Margaret Kremer: 2017 Merilee Turner Volunteer of the Year
Margaret Kremer has served as a CASA Volunteer for nearly 7 years. And in that time, she has worked with 7 children as a CASA Volunteer, and has also changed the lives of more than 20 abused and neglected children as a parent surrogate over the past year, helping her fellow CASA Volunteers advocate for educational services.
Margaret cherishes the little details in the lives of ProKids children. For example, her book club provides gift cards so that volunteers and ProKids staff can take children out for a meal.
She creates memory books so that the children she serves have a record of their childhood.
And she recognizes a powerful benefit of serving these children: “I have learned more from these children than I ever taught them. They are survivors. And they have amazing lessons to teach me.”
Margaret actually first became a CASA Volunteer in the 1980s.
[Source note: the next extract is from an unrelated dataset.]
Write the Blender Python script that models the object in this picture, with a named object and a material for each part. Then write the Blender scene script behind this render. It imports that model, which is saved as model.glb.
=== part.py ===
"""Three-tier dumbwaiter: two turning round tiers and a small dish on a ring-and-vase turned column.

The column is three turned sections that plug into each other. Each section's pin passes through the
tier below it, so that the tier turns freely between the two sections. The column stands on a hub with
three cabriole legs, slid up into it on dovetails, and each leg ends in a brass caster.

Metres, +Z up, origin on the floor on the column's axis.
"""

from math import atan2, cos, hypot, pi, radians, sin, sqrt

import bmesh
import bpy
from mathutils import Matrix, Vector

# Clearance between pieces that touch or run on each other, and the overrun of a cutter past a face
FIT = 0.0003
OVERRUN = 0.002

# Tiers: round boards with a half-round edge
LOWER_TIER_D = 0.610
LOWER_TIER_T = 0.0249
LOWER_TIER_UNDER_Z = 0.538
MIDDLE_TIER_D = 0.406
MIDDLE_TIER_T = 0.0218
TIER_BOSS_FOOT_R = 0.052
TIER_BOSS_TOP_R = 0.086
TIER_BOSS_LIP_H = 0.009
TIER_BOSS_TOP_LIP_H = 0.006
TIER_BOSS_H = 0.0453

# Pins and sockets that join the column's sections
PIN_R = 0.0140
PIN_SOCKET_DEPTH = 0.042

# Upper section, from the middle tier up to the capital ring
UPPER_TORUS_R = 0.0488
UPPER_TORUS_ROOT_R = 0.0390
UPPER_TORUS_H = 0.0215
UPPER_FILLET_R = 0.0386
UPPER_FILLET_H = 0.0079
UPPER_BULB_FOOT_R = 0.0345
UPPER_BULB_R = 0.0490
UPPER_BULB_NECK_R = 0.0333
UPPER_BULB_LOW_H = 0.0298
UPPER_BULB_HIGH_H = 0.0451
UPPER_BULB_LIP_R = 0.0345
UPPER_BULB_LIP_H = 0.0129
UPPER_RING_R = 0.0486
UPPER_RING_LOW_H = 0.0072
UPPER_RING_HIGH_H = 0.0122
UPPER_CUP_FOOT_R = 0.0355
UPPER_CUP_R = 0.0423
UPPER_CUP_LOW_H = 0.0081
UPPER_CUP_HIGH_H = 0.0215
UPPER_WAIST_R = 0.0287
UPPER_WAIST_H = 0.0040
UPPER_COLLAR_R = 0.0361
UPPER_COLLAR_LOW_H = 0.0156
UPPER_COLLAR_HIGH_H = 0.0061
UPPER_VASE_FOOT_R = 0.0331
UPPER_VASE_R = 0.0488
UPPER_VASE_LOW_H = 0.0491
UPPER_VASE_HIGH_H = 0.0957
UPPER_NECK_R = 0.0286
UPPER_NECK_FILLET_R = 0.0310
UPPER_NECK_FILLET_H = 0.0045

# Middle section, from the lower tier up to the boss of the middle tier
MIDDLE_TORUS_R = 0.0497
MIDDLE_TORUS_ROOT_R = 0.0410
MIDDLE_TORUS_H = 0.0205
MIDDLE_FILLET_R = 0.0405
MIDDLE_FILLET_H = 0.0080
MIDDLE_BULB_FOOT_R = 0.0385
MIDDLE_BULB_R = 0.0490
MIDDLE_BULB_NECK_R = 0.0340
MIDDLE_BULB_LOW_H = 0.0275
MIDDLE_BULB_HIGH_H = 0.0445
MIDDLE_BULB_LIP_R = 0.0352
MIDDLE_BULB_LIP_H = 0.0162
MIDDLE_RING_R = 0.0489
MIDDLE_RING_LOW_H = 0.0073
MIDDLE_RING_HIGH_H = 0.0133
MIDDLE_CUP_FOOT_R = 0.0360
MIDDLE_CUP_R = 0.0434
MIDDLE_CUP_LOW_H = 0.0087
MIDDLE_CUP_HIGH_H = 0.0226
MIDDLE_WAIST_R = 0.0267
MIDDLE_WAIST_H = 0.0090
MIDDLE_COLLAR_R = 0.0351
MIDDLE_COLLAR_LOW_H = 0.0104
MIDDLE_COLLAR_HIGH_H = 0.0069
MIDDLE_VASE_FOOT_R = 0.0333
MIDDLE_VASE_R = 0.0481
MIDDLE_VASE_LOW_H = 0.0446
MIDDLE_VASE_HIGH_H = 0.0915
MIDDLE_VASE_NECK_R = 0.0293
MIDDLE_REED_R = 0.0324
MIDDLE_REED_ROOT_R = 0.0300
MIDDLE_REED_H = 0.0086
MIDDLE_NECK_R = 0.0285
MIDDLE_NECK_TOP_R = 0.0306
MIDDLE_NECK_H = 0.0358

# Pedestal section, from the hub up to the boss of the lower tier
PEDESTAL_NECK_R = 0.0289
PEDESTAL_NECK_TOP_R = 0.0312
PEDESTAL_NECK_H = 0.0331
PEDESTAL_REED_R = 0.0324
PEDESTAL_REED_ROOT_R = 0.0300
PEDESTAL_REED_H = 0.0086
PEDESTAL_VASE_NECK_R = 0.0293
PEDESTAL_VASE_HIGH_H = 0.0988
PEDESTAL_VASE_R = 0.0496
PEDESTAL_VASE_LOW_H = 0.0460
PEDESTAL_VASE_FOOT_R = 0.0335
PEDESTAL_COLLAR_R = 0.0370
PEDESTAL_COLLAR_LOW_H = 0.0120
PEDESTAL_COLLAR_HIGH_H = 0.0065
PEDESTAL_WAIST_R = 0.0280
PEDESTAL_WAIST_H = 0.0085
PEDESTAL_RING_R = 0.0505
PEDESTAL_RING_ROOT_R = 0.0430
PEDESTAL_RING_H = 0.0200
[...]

She took a break when she had small children of her own at home then, but always looked for an opportunity to come back to ProKids.
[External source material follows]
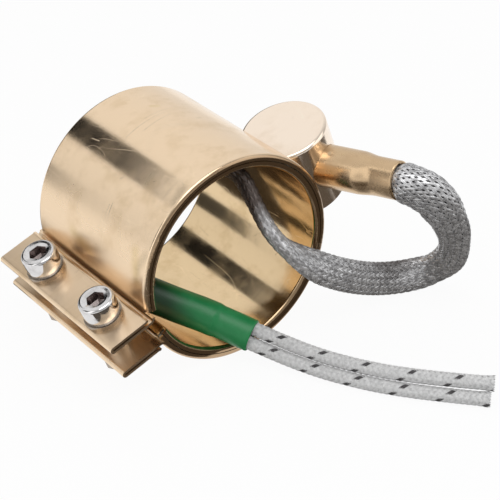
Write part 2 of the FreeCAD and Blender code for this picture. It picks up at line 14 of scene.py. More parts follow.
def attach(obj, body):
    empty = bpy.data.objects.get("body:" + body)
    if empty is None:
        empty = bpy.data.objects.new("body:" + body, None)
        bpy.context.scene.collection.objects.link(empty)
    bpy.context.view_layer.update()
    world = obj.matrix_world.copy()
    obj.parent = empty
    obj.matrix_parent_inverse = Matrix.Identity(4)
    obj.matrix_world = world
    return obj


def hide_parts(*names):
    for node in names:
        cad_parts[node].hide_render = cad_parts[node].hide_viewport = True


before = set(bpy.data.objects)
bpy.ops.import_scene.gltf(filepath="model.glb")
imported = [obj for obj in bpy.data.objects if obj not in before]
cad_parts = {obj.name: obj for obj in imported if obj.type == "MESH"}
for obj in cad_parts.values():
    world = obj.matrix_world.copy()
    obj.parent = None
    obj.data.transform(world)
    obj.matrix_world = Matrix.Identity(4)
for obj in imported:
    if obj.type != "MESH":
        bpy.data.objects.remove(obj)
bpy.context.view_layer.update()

MM = 0.001
FLOOR_Z = -25.6 * MM

# ---- lead routes, control points in metres
BRAID_ROUTE = [
    (0.03531, -0.03019, 0.01306), (0.0388, -0.04118, 0.01435), (0.0450, -0.0434, 0.0044),
    (0.0518, -0.0388, -0.0058), (0.0574, -0.0328, -0.0156), (0.0556, -0.0272, -0.0216),
    (0.0464, -0.0242, -0.0218), (0.0347, -0.0258, -0.0166), (0.0232, -0.0274, -0.0096),
    (0.0134, -0.0270, -0.0024), (0.0078, -0.0246, 0.0044), (0.0064, -0.0202, 0.0112),
    (0.0062, -0.0144, 0.0174), (0.0022, -0.0092, 0.0183), (-0.0086, -0.0058, 0.0162),
    (-0.0164, -0.0048, 0.0084), (-0.0183, -0.0046, 0.0014), (-0.0178, -0.0052, -0.0070),
    (-0.0132, -0.0092, -0.0118),
]
SLEEVE_ROUTE = [
    (-0.0153, -0.0074, -0.0106), (-0.0124, -0.0099, -0.0123), (-0.0092, -0.0131, -0.0140),
    (-0.0044, -0.01764, -0.01636), (0.0008, -0.0264, -0.0189),
]
WIRE_ROUTES = [
    [(0.00028, -0.02373, -0.01677), (0.0064, -0.03423, -0.01977), (0.0128, -0.0459, -0.0209),
     (0.0216, -0.0594, -0.0207), (0.0337, -0.0719, -0.0205)],
    [(-0.00162, -0.02403, -0.01959), (0.0045, -0.03453, -0.02259), (0.0112, -0.0469, -0.0237),
     (0.0204, -0.0606, -0.0237), (0.0319, -0.0728, -0.0236)],
]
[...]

She had been moved to advocate for our children because she says her own mother, Mary Ann, was an abused and neglected child who had broken the cycle.
Margaret says “It’s a privilege to be a CASA Volunteer and to speak up for these children.”
And it’s an honor to go to court for them and when the Magistrate looks around for an answer, they know the CASA has the information they need.”
Margaret says she has fallen in love with every child she has served and wants to be “the consistent person who can possibly get them back on track.”
She has seen that impact in her work, whether it is driving to Detroit for a visit with a child or helping a young teen get through drug rehab.
Margaret knows that school “is a place where a kid can feel like he is normal” and advocates they get the educational services they need both as a CASA Volunteer and as a parent surrogate.
In Margaret’s current case, there are four children. There have been 6 case workers and 11 placements for these kids.
But there has always been one Margaret.
The children, who had been abused by their mother, are traumatized by their past.
That has been evident by the way they run away, break the law and even got into drugs.
But Margaret has visited the children wherever they were placed – whether it be a foster home, a residential treatment center or a juvenile jail.
Margaret was recently thrilled when Jonathan, who was in drug rehab, said to her “I finally get it. I understand that I don’t need drugs.”
Margaret said later “If anyone had told me he would land on his feet, I would have said ‘no way.’”
In Margaret’s briefcase, she treasures a note from a child she served several years ago. Kevin had been dealing with an angry father and an alcoholic mother by the time Margaret met him at age 14. When he moved in with his grandparents, he still had a lot of trauma to deal with. But he wrote this to Margaret: “When you were involved, my life was under control.”